- [YOUR TASK] The lines to be extracted run from the start of the listing through the line containing "grid of points"; copy them exactly and nothing else.

- [DATA EXTRACT]
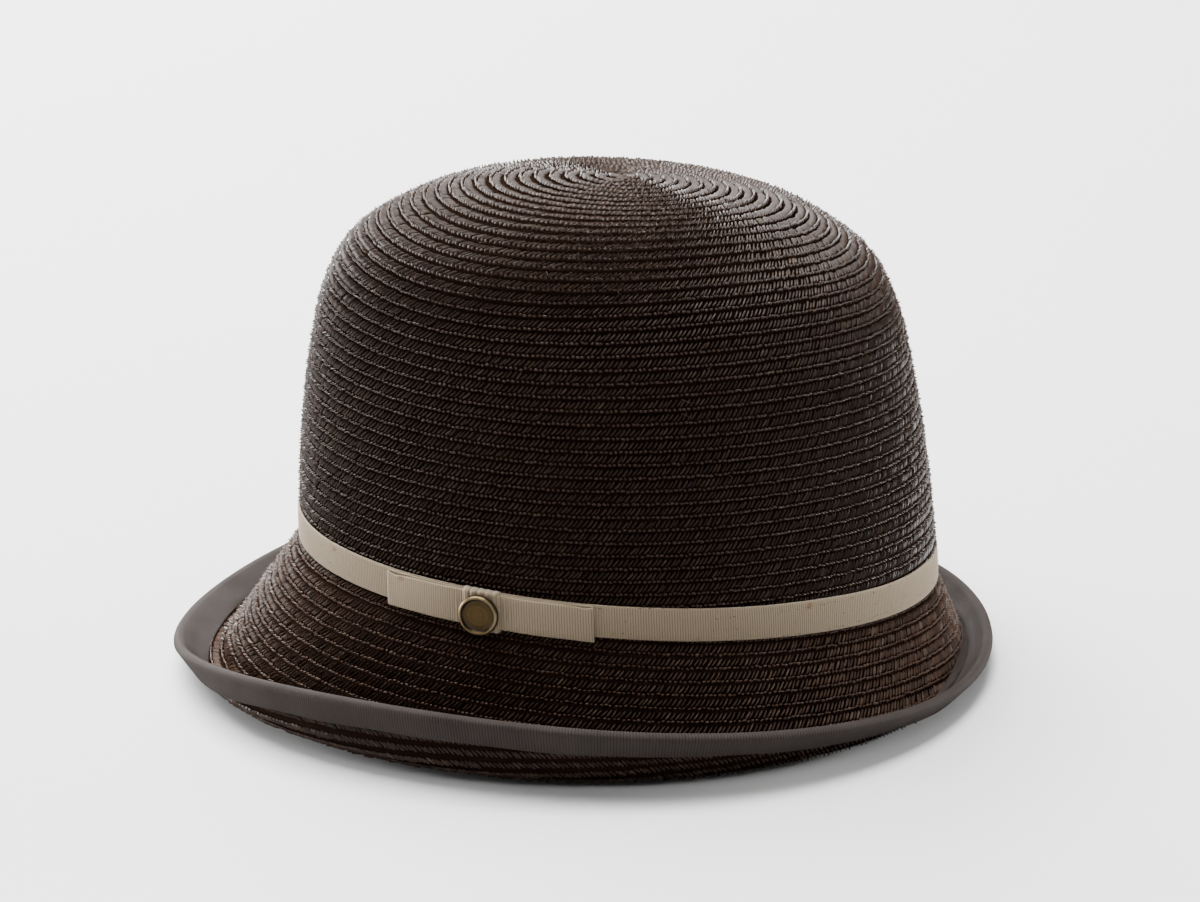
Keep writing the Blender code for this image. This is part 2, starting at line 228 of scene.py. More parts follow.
class Surface:
    """A grid of points round the hat, read at any angle and share of the way down."""

    def __init__(self, points, face=1.0):
        self.points = points
        step = 2 * pi / len(points)
        around = (np.roll(points, -1, 0) - np.roll(points, 1, 0)) / (2 * step)
        along = np.gradient(points, axis=1) * (points.shape[1] - 1)
        normal = np.cross(along, around) * face
        size = np.linalg.norm(normal, axis=2, keepdims=True)
        normal = normal / np.maximum(size, 1e-12)
        bad = size[..., 0] < 1e-9
        normal[bad] = (0, 0, 1)
        self.table = np.concatenate([
            points, normal,
            np.linalg.norm(around, axis=2, keepdims=True),
            np.linalg.norm(along, axis=2, keepdims=True),
        ], axis=2)

    def at(self, angle, share):
        """Point, normal, metres for each radian, metres for the whole way down."""
        count, rows = self.table.shape[:2]
        a = np.mod(angle, 2 * pi) / (2 * pi) * count
        b = np.clip(share, 0.0, 1.0) * (rows - 1)
        i = np.floor(a).astype(int)
        j = np.minimum(np.floor(b).astype(int), rows - 2)
        u = (a - i)[..., None]
        v = (b - j)[..., None]
        i, k = i % count, (i + 1) % count
        t = self.table
        value = (t[i, j] * (1 - u) + t[k, j] * u) * (1 - v) + (t[i, j + 1] * (1 - u) + t[k, j + 1] * u) * v
        return value[..., :3], value[..., 3:6], value[..., 6], value[..., 7]


GRID = 720
GRID_ANGLES = np.arange(GRID) * 2 * pi / GRID


def even_rows(points, rows):
    """The same surface with rows evenly spaced along each line from top to bottom."""
    length = np.cumsum(np.linalg.norm(np.diff(points, axis=1), axis=2), axis=1)
    length = np.concatenate([np.zeros((len(points), 1)), length], axis=1)
    out = np.empty((len(points), rows, 3))
    for line in range(len(points)):
        even = np.linspace(0.0, length[line, -1], rows)
        for axis in range(3):
            out[line, :, axis] = np.interp(even, length[line], points[line, :, axis])
    return out, length[:, -1]


def crown_surface():
    """Outside of the crown from the tip down to the band line, and the mean way down."""
    lines = np.stack([crown_point(GRID_ANGLES, h + 0 * GRID_ANGLES, o) for h, o in SECTIONS[::-1]], 1)
    points, length = even_rows(lines, 500)
    return points, length.mean()


CROWN_GRID, CROWN_LINE = crown_surface()
OVERLAP = 4.0 * MM
GRID_BRIM = Brim(GRID_ANGLES)
BRIM_LENGTH = GRID_BRIM.length


def brim_surface(proud):
    """The brim from just above the band line to its edge."""
    shares = np.linspace(0.0, 1.0, 200)
    lines = [GRID_BRIM.point(-OVERLAP + share * (BRIM_LENGTH + OVERLAP), proud + 0 * GRID_ANGLES) for share in shares]
    return np.stack(lines, 1)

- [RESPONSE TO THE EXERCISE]
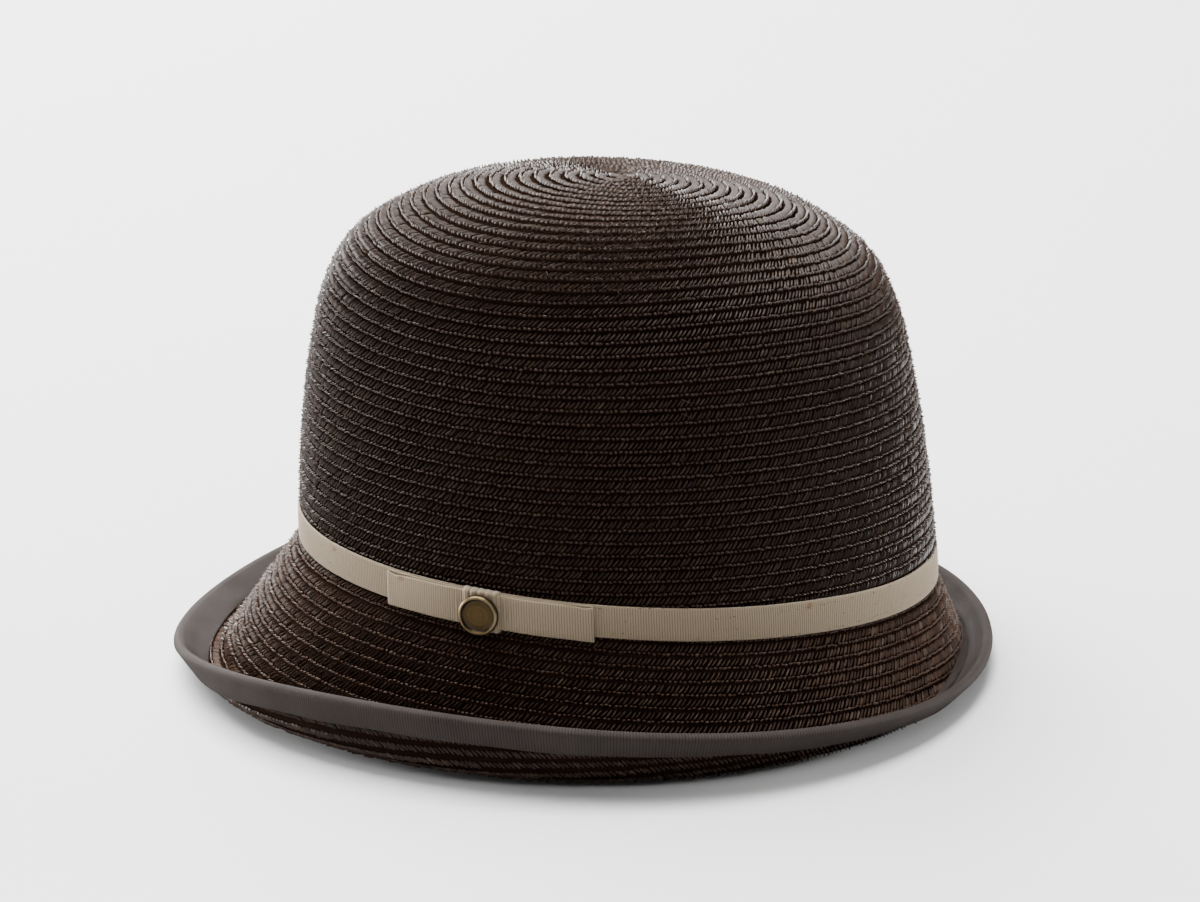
Keep writing the Blender code for this image. This is part 2, starting at line 228 of scene.py. More parts follow.
class Surface:
    """A grid of points round the hat, read at any angle and share of the way down."""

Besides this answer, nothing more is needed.